Task directions.
Send back all the data below, exactly as given.

Provided records.

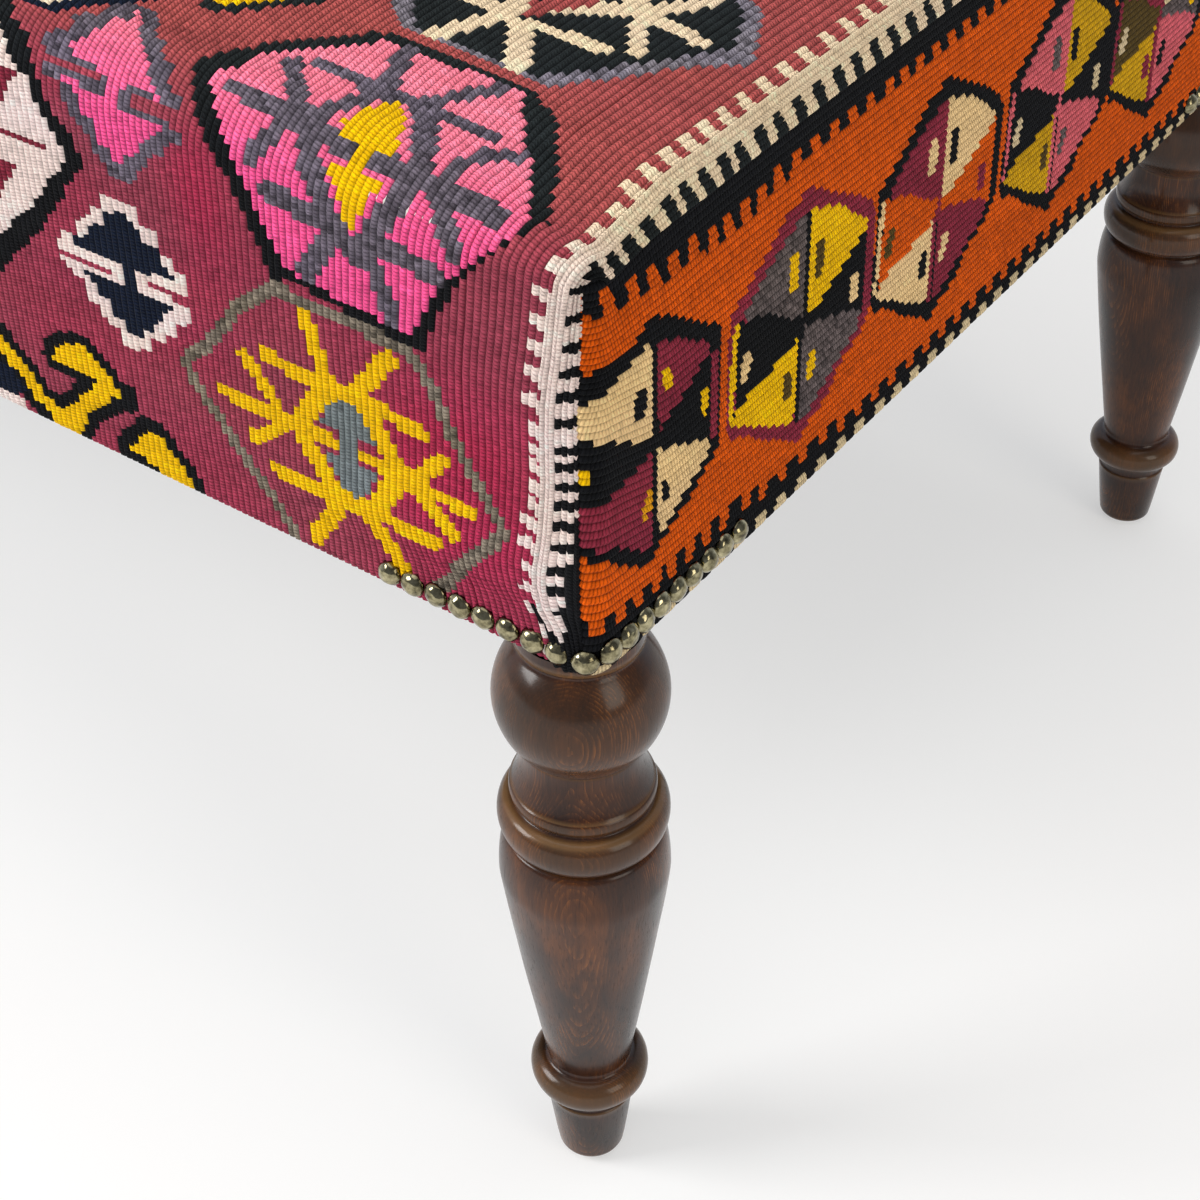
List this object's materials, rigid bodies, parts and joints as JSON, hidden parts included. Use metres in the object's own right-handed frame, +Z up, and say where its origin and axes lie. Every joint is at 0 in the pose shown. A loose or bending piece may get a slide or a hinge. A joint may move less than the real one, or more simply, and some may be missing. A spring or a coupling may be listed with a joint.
{
  "type": "kilim bench",
  "caption": "Upholstered bench covered with a patterned flat-woven kilim, on turned dark walnut legs, with antique domed nails at its corners.",
  "frame": {"origin": "on the floor, under the middle of the seat", "axes": "+X along the bench to its right end, +Y from the front to the back, +Z up"},
  "size_m": [1.2156, 0.5856, 0.4777],
  "materials": {
    "leg_walnut": "satin",
    "frame_pine": "matte",
    "steel": "satin",
    "pad_felt": "matte",
    "plywood": "matte",
    "foam": "matte",
    "wadding": "matte",
    "kilim": "matte",
    "dust_cloth": "matte",
    "nail_brass": "satin"
  },
  "bodies": {
    "root": {"leg_front_left": "leg_walnut", "leg_front_right": "leg_walnut", "leg_back_left": "leg_walnut", "leg_back_right": "leg_walnut", "post_front_left": "frame_pine", "post_front_right": "frame_pine", "post_back_left": "frame_pine", "post_back_right": "frame_pine", "leg_screws": "steel", "foot_pads": "pad_felt", "rail_front": "frame_pine", "rail_back": "frame_pine", "rail_left": "frame_pine", "rail_right": "frame_pine", "cross_rail_left": "frame_pine", "cross_rail_right": "frame_pine", "seat_deck": "plywood", "deck_staples": "steel", "foam_slab": "foam", "wadding": "wadding", "kilim_cover": "kilim", "dust_cover": "dust_cloth", "dome_nails": "nail_brass"}
  },
  "joints": []
}
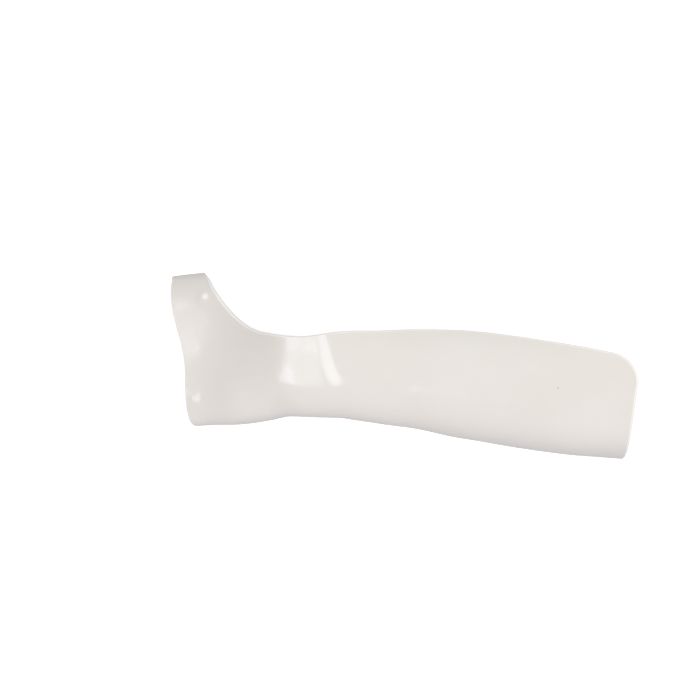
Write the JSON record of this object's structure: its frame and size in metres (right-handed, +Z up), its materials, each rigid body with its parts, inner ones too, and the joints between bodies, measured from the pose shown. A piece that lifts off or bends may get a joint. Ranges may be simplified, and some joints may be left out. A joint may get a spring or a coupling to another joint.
{
  "type": "wrist cock-up splint",
  "caption": "Moulded right-hand sheet splint: open forearm trough, cocked-up palm piece and a bar through the thumb web onto the back of the hand.",
  "frame": {"origin": "middle of the bounding box's bottom, on the surface the splint lies on", "axes": "+X from the wrist towards the elbow, +Y towards the thumb, +Z up, out of the palm side, as the splint lies by itself with its open side down"},
  "size_m": [0.2768, 0.1158, 0.0879],
  "materials": {
    "thermoplastic": "warm white low-temperature splinting sheet with a smooth, glossy coating"
  },
  "bodies": {
    "root": {"splint_shell": "thermoplastic"}
  },
  "joints": []
}
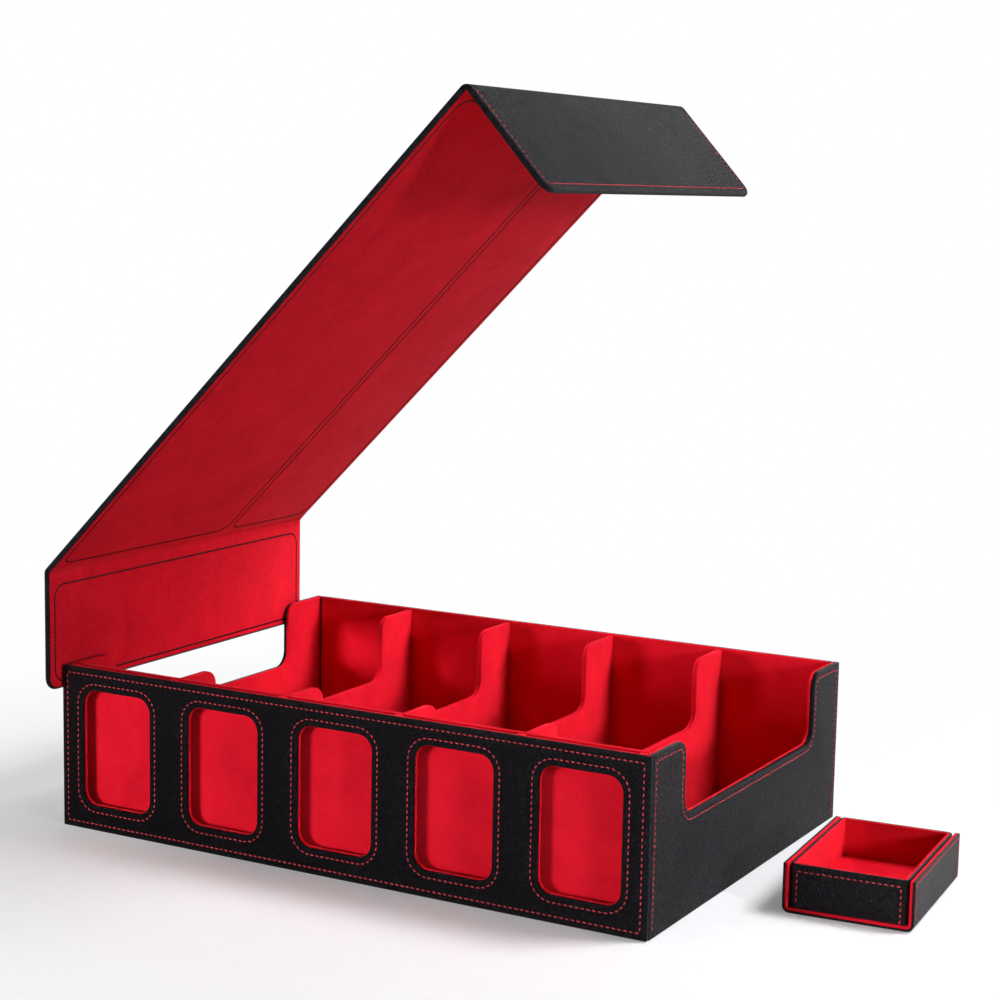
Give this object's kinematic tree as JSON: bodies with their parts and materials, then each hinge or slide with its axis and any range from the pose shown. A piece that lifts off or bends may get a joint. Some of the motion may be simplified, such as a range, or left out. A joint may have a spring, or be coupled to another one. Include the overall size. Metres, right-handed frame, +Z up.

Result of this task.
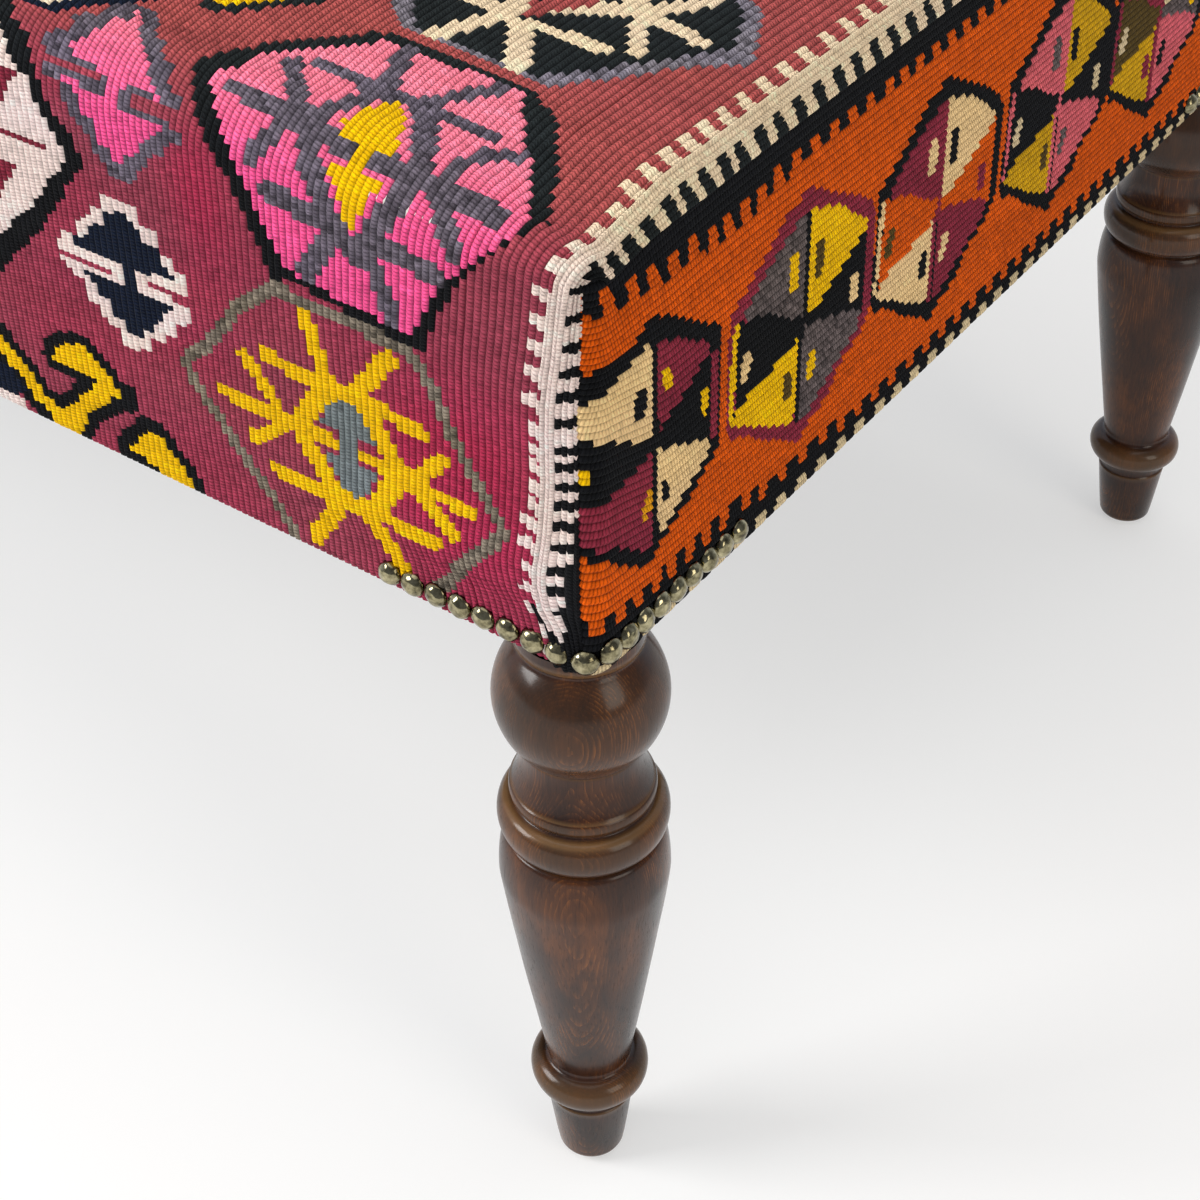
List this object's materials, rigid bodies, parts and joints as JSON, hidden parts included. Use metres in the object's own right-handed frame, +Z up, and say where its origin and axes lie. Every joint is at 0 in the pose shown. A loose or bending piece may get a slide or a hinge. A joint may move less than the real one, or more simply, and some may be missing. A spring or a coupling may be listed with a joint.
{
  "type": "kilim bench",
  "caption": "Upholstered bench covered with a patterned flat-woven kilim, on turned dark walnut legs, with antique domed nails at its corners.",
  "frame": {"origin": "on the floor, under the middle of the seat", "axes": "+X along the bench to its right end, +Y from the front to the back, +Z up"},
  "size_m": [1.2156, 0.5856, 0.4777],
  "materials": {
    "leg_walnut": "satin",
    "frame_pine": "matte",
    "steel": "satin",
    "pad_felt": "matte",
    "plywood": "matte",
    "foam": "matte",
    "wadding": "matte",
    "kilim": "matte",
    "dust_cloth": "matte",
    "nail_brass": "satin"
  },
  "bodies": {
    "root": {"leg_front_left": "leg_walnut", "leg_front_right": "leg_walnut", "leg_back_left": "leg_walnut", "leg_back_right": "leg_walnut", "post_front_left": "frame_pine", "post_front_right": "frame_pine", "post_back_left": "frame_pine", "post_back_right": "frame_pine", "leg_screws": "steel", "foot_pads": "pad_felt", "rail_front": "frame_pine", "rail_back": "frame_pine", "rail_left": "frame_pine", "rail_right": "frame_pine", "cross_rail_left": "frame_pine", "cross_rail_right": "frame_pine", "seat_deck": "plywood", "deck_staples": "steel", "foam_slab": "foam", "wadding": "wadding", "kilim_cover": "kilim", "dust_cover": "dust_cloth", "dome_nails": "nail_brass"}
  },
  "joints": []
}
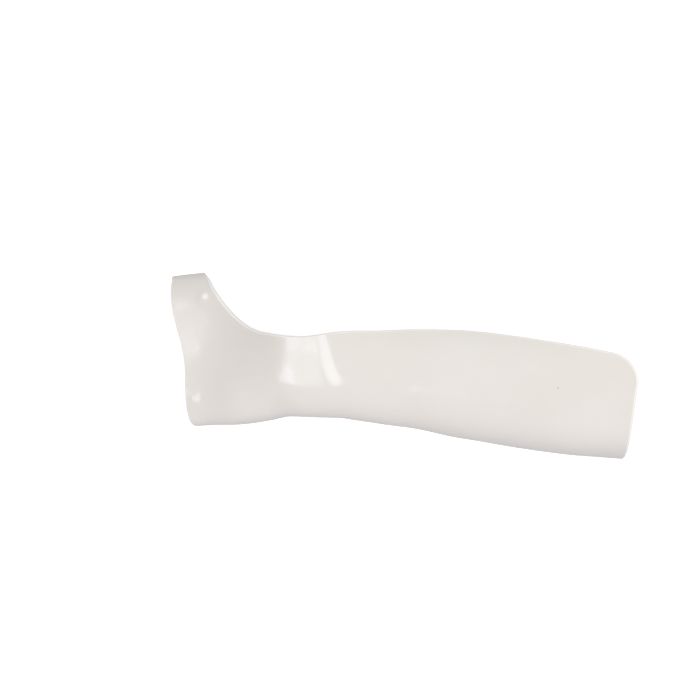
Write the JSON record of this object's structure: its frame and size in metres (right-handed, +Z up), its materials, each rigid body with its parts, inner ones too, and the joints between bodies, measured from the pose shown. A piece that lifts off or bends may get a joint. Ranges may be simplified, and some joints may be left out. A joint may get a spring or a coupling to another joint.
{
  "type": "wrist cock-up splint",
  "caption": "Moulded right-hand sheet splint: open forearm trough, cocked-up palm piece and a bar through the thumb web onto the back of the hand.",
  "frame": {"origin": "middle of the bounding box's bottom, on the surface the splint lies on", "axes": "+X from the wrist towards the elbow, +Y towards the thumb, +Z up, out of the palm side, as the splint lies by itself with its open side down"},
  "size_m": [0.2768, 0.1158, 0.0879],
  "materials": {
    "thermoplastic": "warm white low-temperature splinting sheet with a smooth, glossy coating"
  },
  "bodies": {
    "root": {"splint_shell": "thermoplastic"}
  },
  "joints": []
}
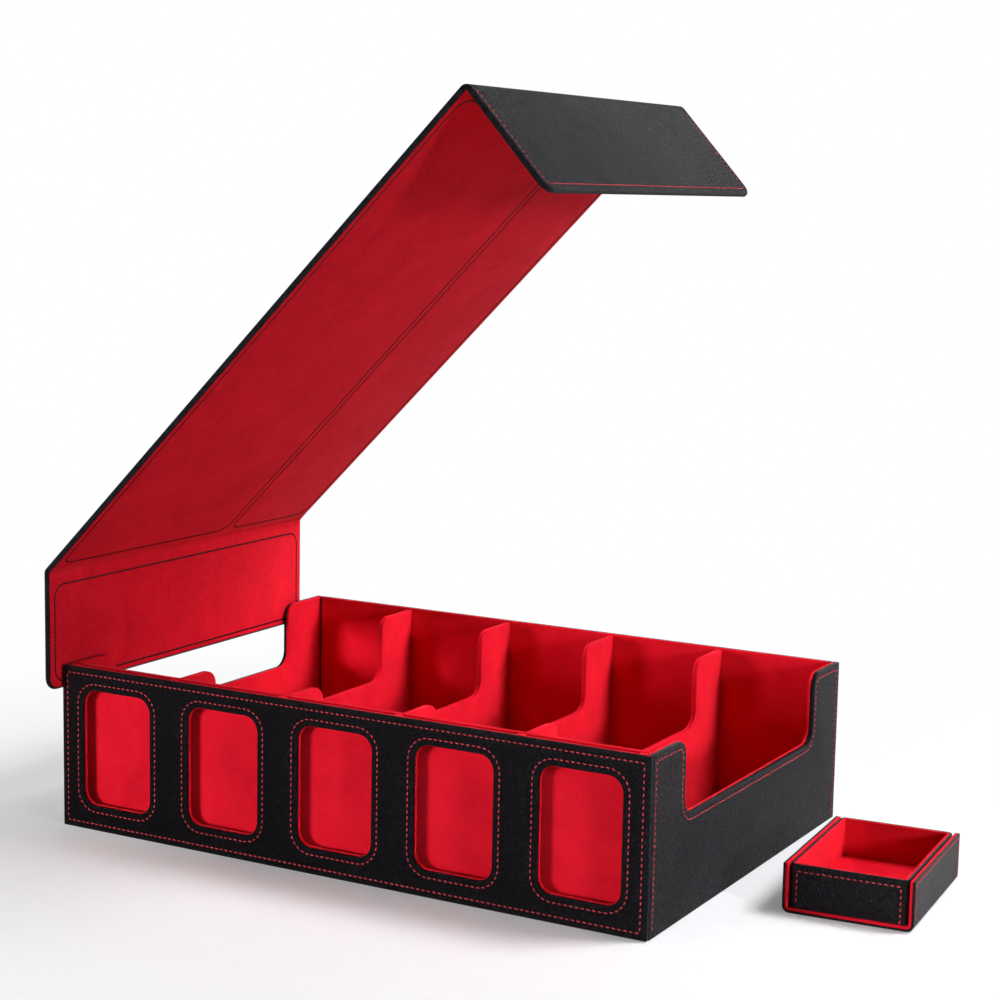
Give this object's kinematic tree as JSON: bodies with their parts and materials, then each hinge or slide with its axis and any range from the pose shown. A piece that lifts off or bends may get a joint. Some of the motion may be simplified, such as a range, or left out. A joint may have a spring, or be coupled to another one. Include the overall size. Metres, right-handed frame, +Z up.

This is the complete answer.